▶ [Description of the task] Extract precisely the lines of the entries below, from the first line through the line containing "rim: the smooth rim.".

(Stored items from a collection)
-*-*-

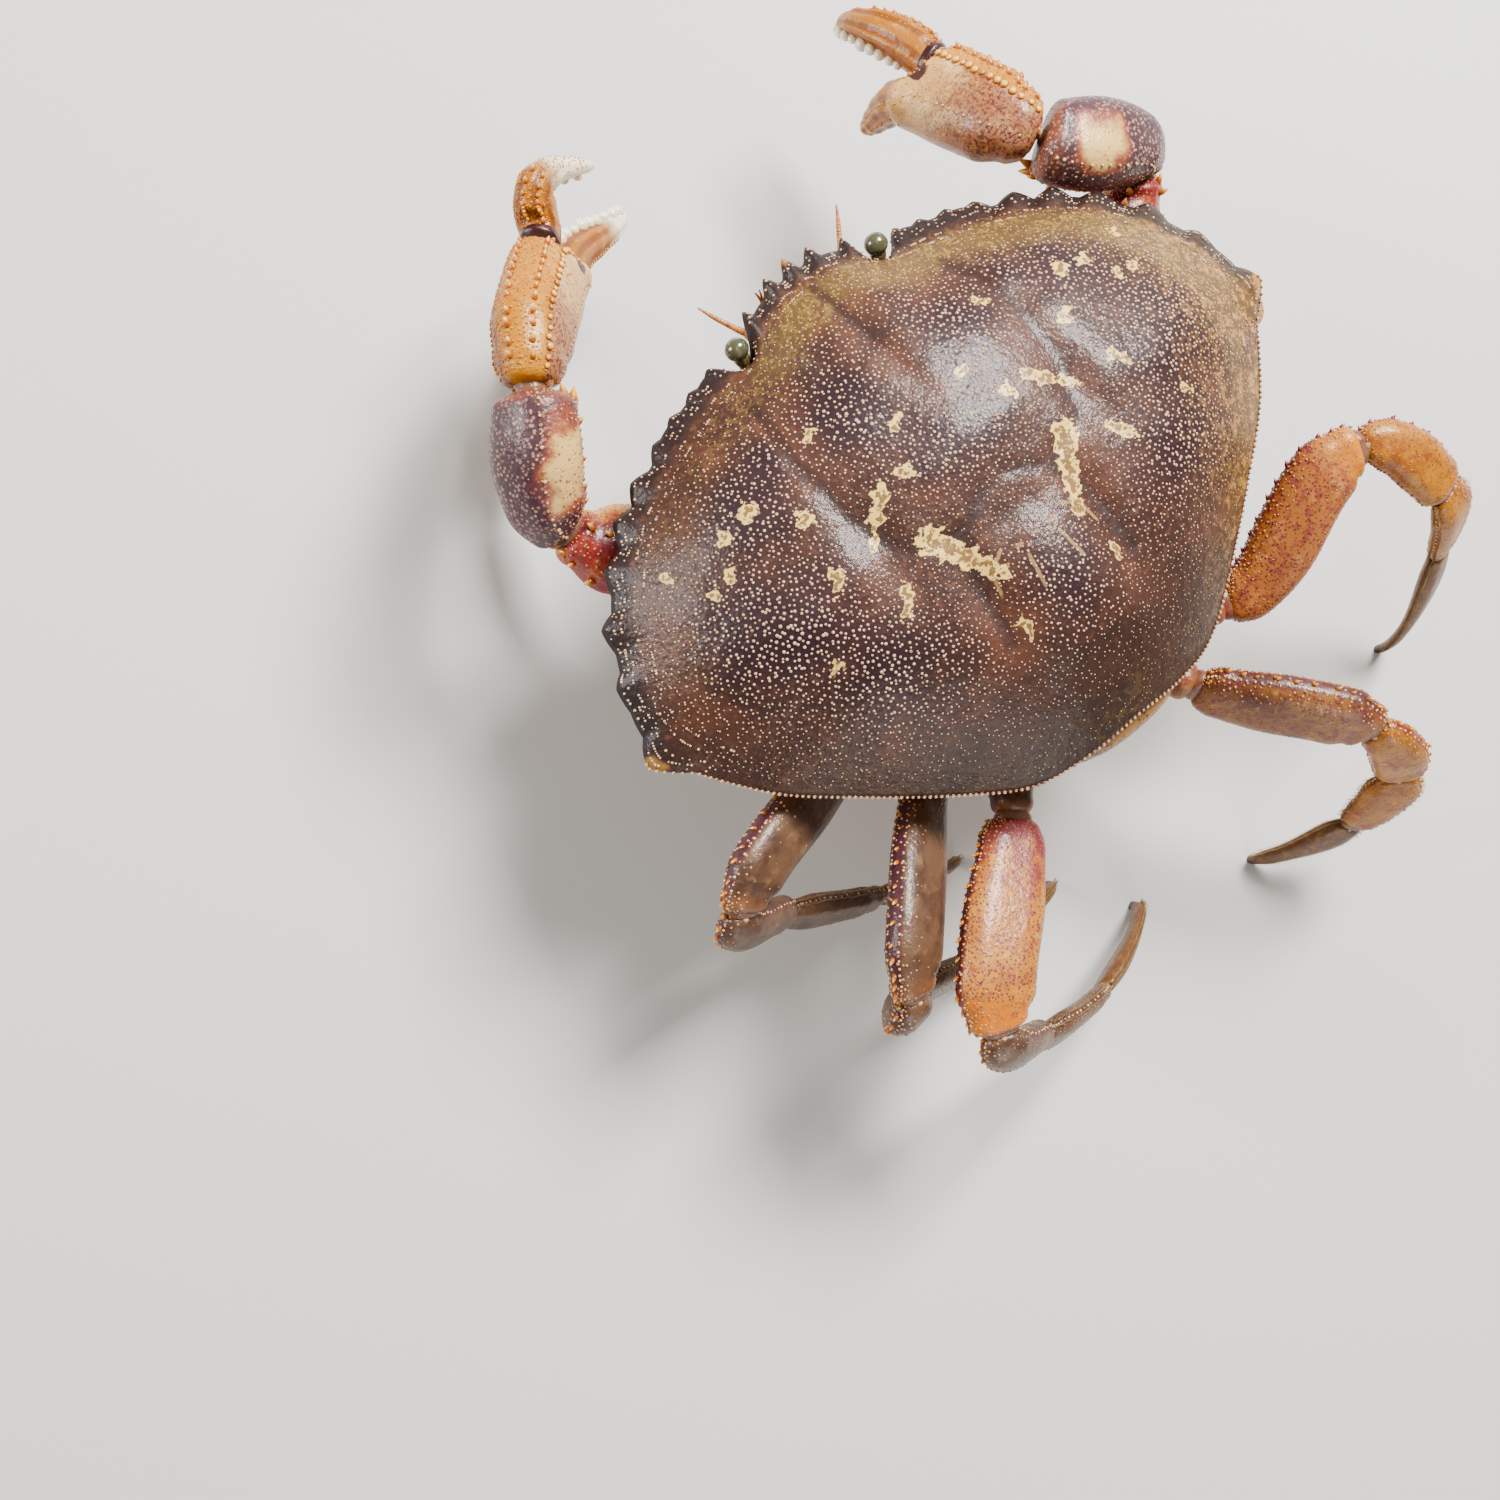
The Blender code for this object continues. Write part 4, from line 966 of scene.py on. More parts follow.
    def teeth_pull(self, rim: Array) -> Array:
        """Return how far each rim point is drawn out into a tooth, or in at an orbit.

        Args:
            rim: the smooth rim.

        Returns:
            A shift for each of its points.
        """
        pull = np.zeros_like(rim)
        run = run_along(rim)
        total = run[-1] + np.linalg.norm(rim[0] - rim[-1])
        common, last, front = self.tooth_sizes
        tips = [(tip, *common) for tip in self.side_teeth[:-1]] + [(self.side_teeth[-1], *last)]
        tips += [(tip, *front) for tip in self.front_teeth]
        for tip, half, forward in tips:
            for sign in (1.0, -1.0) if tip[0] else (1.0,):
                place = np.array(tip) * (sign, 1, 1)
                way = unit(unit(place * (1, 1, 0)) * 0.85 + np.array([0.0, -forward, 0.0]))
                if not forward:
                    way = np.array([0.0, -1.0, 0.0])
                root = np.argmin(np.linalg.norm(rim - (place - way * 3.6), axis=1))
                away = np.abs((run - run[root] + total / 2) % total - total / 2)
                near = np.clip(away / half, 0.0, 1.0)
                profile = 0.55 * (1.0 - near**1.8) + 0.45 * (1.0 - near)
                pull += profile[:, None] * (place - rim[root])
        side, reach, depth = self.orbit
        notch = depth * np.exp(-((np.abs(rim[:, 0]) - side) / reach)**2) * (rim[:, 1] < self.centre[1])
        pull[:, 1] += notch
        return pull

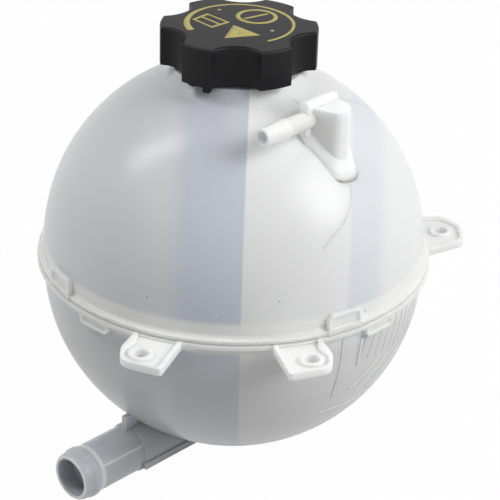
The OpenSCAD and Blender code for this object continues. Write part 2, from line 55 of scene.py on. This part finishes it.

-*-*-

▶ [Answer below]
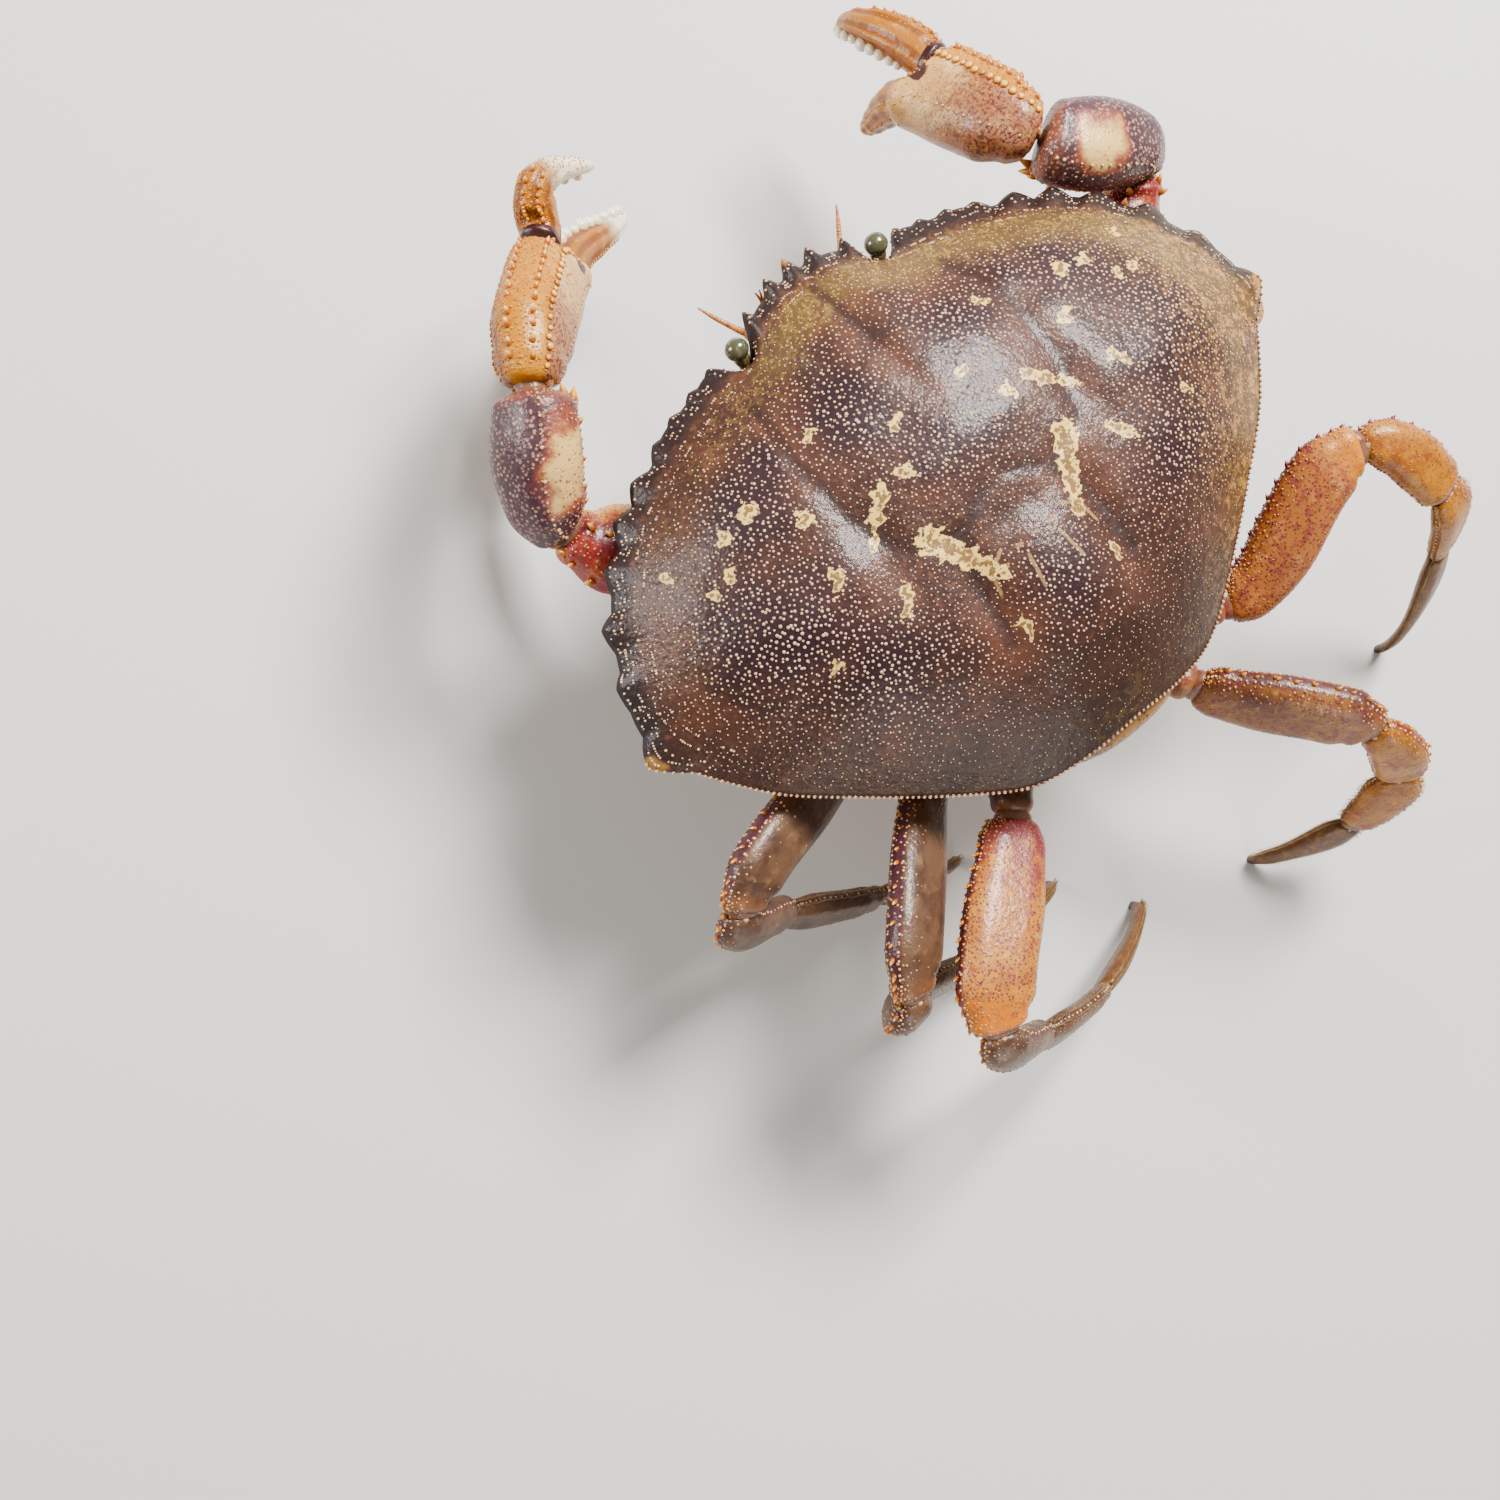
The Blender code for this object continues. Write part 4, from line 966 of scene.py on. More parts follow.
    def teeth_pull(self, rim: Array) -> Array:
        """Return how far each rim point is drawn out into a tooth, or in at an orbit.

        Args:
            rim: the smooth rim.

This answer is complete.